Gather up all lines that carry the word "shown".

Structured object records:
+++

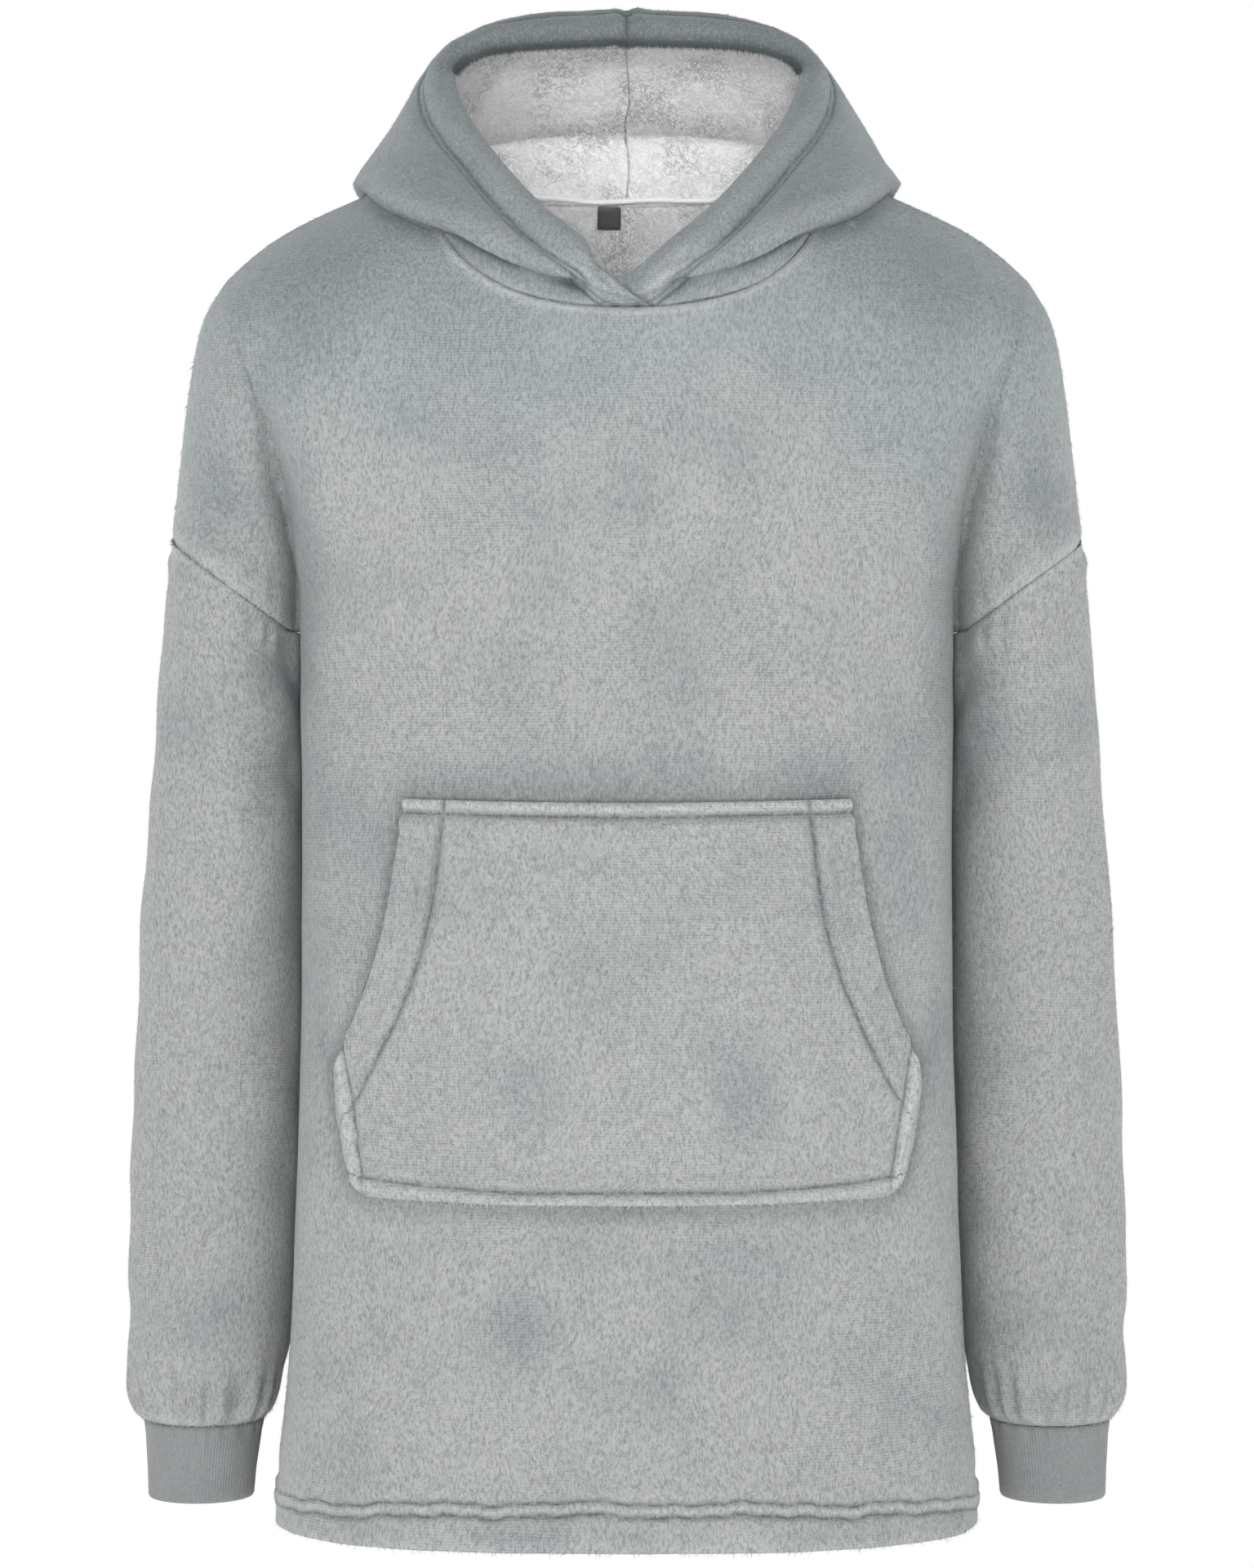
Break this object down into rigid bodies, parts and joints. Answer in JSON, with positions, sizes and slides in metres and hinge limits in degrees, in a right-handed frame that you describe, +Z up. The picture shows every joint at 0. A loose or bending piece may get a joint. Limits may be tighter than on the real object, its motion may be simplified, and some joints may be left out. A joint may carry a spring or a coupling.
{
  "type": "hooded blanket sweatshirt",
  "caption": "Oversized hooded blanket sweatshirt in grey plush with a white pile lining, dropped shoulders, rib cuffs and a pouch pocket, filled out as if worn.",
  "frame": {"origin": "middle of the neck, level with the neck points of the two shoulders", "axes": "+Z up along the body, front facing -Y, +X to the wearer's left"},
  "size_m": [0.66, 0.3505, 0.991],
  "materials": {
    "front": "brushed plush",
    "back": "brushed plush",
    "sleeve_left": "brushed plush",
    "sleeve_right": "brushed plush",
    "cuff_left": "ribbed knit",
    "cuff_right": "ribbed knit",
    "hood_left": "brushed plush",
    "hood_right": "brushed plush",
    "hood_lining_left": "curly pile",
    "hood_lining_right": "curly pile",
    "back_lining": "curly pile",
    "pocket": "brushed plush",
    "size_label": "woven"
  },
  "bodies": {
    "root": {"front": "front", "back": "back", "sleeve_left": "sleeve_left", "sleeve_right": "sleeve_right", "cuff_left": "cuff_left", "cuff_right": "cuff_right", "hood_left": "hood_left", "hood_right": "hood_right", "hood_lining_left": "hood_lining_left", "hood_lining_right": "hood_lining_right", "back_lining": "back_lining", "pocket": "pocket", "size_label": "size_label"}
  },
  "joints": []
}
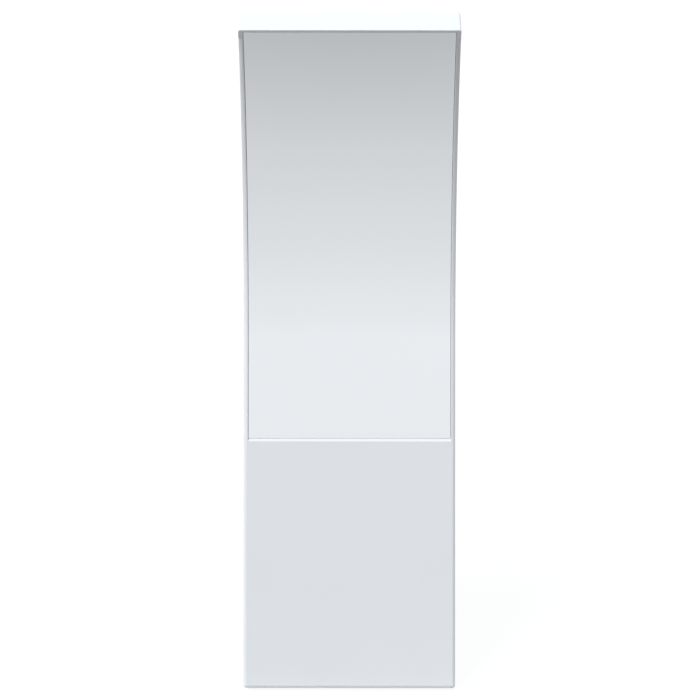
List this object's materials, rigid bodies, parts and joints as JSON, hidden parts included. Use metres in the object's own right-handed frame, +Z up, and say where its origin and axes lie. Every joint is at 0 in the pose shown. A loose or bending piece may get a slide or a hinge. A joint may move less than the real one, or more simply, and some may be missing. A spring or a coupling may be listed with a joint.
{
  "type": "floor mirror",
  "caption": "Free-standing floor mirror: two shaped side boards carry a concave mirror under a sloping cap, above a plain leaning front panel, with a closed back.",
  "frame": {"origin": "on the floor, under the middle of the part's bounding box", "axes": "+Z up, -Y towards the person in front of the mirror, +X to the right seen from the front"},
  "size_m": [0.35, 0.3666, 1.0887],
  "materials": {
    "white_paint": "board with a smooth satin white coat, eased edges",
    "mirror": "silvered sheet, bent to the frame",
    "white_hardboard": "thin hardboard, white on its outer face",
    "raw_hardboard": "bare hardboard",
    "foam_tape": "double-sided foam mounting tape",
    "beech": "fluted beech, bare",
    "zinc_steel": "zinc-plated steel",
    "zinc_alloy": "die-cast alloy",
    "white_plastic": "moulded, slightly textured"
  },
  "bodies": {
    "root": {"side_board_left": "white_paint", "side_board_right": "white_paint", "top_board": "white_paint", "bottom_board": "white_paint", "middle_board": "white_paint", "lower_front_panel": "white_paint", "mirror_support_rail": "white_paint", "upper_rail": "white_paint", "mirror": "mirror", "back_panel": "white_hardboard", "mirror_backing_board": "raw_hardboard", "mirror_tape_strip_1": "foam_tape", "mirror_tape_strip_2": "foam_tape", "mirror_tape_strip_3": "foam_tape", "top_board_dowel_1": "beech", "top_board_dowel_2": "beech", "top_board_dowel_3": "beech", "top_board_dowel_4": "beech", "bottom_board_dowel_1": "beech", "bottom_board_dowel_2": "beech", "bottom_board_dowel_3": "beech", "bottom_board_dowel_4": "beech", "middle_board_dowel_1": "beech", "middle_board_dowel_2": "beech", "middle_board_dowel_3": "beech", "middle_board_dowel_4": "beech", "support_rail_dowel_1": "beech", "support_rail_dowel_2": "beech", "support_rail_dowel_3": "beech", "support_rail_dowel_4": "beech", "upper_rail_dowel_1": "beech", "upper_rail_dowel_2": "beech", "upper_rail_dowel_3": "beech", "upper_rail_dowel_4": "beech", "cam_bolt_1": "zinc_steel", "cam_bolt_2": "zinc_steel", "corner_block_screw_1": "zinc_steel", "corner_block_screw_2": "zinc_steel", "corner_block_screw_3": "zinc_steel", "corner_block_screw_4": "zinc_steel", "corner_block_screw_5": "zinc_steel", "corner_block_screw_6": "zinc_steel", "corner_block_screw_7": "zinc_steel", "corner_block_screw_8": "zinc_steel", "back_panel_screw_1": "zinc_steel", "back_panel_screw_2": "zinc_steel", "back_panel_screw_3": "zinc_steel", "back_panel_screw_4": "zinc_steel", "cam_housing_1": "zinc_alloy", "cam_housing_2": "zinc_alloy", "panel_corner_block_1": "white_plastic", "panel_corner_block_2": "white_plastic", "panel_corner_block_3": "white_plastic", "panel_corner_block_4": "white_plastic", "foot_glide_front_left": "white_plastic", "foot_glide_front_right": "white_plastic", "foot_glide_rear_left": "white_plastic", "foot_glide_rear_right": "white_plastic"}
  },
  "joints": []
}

+++

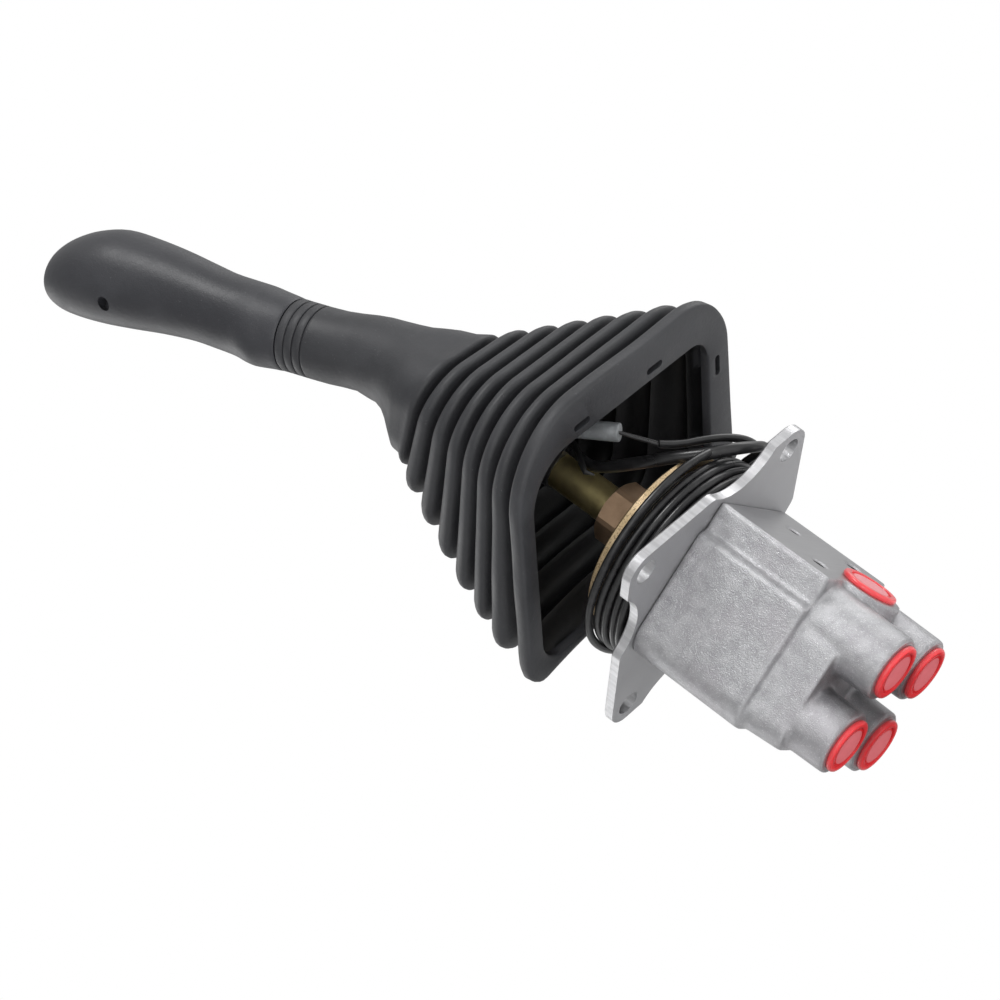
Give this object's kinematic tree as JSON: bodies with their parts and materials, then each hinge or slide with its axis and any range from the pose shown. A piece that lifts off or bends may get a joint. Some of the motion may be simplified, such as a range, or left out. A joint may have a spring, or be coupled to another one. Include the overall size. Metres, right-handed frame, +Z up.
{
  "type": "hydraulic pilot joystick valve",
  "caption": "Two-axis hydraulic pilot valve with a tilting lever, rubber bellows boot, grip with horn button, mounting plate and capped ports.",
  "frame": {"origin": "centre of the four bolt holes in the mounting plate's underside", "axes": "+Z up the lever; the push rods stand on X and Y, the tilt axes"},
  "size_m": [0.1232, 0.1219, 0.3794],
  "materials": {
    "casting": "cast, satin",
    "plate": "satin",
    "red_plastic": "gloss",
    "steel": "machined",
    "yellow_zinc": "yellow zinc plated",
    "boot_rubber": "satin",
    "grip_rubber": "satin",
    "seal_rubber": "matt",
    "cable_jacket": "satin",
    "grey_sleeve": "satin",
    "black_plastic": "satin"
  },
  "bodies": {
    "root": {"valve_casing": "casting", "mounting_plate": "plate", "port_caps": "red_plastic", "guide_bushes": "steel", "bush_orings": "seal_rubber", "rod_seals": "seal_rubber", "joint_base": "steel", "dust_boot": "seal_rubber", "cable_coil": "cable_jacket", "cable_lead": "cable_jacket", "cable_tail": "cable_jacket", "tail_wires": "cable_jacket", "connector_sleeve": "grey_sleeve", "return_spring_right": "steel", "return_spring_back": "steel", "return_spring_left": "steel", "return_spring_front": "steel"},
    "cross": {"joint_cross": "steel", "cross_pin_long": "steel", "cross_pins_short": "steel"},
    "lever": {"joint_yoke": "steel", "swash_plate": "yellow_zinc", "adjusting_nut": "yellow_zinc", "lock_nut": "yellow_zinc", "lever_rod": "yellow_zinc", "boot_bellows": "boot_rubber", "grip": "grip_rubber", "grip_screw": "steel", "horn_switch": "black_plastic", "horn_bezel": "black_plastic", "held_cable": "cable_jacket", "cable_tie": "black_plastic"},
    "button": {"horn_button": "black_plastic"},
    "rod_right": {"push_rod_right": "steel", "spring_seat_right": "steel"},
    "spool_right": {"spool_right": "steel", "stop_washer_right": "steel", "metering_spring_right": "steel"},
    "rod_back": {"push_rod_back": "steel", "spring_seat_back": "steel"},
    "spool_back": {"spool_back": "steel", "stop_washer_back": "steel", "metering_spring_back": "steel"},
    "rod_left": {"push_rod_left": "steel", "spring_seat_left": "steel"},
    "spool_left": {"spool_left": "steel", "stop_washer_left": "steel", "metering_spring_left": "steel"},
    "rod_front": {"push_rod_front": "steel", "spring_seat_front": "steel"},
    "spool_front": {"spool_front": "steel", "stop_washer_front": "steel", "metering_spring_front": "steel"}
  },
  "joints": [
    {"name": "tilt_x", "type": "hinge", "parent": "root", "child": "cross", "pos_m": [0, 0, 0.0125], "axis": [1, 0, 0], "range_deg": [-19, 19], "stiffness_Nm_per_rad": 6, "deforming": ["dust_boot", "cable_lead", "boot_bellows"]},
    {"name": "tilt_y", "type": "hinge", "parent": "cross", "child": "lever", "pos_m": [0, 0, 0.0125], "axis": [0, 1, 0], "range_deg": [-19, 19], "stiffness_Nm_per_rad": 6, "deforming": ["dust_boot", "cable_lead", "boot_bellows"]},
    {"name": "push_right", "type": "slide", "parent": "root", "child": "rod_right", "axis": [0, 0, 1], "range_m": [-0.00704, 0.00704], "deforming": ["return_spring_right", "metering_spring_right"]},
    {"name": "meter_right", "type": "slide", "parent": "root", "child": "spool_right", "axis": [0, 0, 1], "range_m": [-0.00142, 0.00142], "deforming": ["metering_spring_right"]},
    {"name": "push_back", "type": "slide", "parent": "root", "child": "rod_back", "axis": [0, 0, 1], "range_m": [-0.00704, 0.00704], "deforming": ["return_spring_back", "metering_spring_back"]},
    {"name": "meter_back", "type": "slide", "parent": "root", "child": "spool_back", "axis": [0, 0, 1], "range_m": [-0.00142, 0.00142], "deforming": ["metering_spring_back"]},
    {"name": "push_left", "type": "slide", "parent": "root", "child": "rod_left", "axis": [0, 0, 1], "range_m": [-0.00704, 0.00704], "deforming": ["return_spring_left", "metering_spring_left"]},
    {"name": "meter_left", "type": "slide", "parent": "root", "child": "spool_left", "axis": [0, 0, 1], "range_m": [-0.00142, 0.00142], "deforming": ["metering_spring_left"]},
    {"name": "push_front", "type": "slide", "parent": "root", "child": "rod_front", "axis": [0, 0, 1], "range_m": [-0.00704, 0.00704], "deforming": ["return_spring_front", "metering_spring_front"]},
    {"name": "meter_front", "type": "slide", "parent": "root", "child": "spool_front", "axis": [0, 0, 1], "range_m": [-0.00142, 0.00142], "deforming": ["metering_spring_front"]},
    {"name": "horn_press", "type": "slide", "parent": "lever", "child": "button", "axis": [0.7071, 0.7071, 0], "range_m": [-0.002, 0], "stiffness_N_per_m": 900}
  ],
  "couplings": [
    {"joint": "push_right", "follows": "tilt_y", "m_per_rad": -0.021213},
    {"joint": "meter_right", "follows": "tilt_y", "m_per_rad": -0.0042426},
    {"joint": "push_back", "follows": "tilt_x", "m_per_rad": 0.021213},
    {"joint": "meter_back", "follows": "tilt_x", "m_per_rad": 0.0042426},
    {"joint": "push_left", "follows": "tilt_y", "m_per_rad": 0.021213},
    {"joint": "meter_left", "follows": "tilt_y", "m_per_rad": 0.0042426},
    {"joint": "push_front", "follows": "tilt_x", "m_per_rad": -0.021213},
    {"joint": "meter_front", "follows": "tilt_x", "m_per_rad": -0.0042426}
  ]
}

+++

Full solution:
List this object's materials, rigid bodies, parts and joints as JSON, hidden parts included. Use metres in the object's own right-handed frame, +Z up, and say where its origin and axes lie. Every joint is at 0 in the pose shown. A loose or bending piece may get a slide or a hinge. A joint may move less than the real one, or more simply, and some may be missing. A spring or a coupling may be listed with a joint.
Give this object's kinematic tree as JSON: bodies with their parts and materials, then each hinge or slide with its axis and any range from the pose shown. A piece that lifts off or bends may get a joint. Some of the motion may be simplified, such as a range, or left out. A joint may have a spring, or be coupled to another one. Include the overall size. Metres, right-handed frame, +Z up.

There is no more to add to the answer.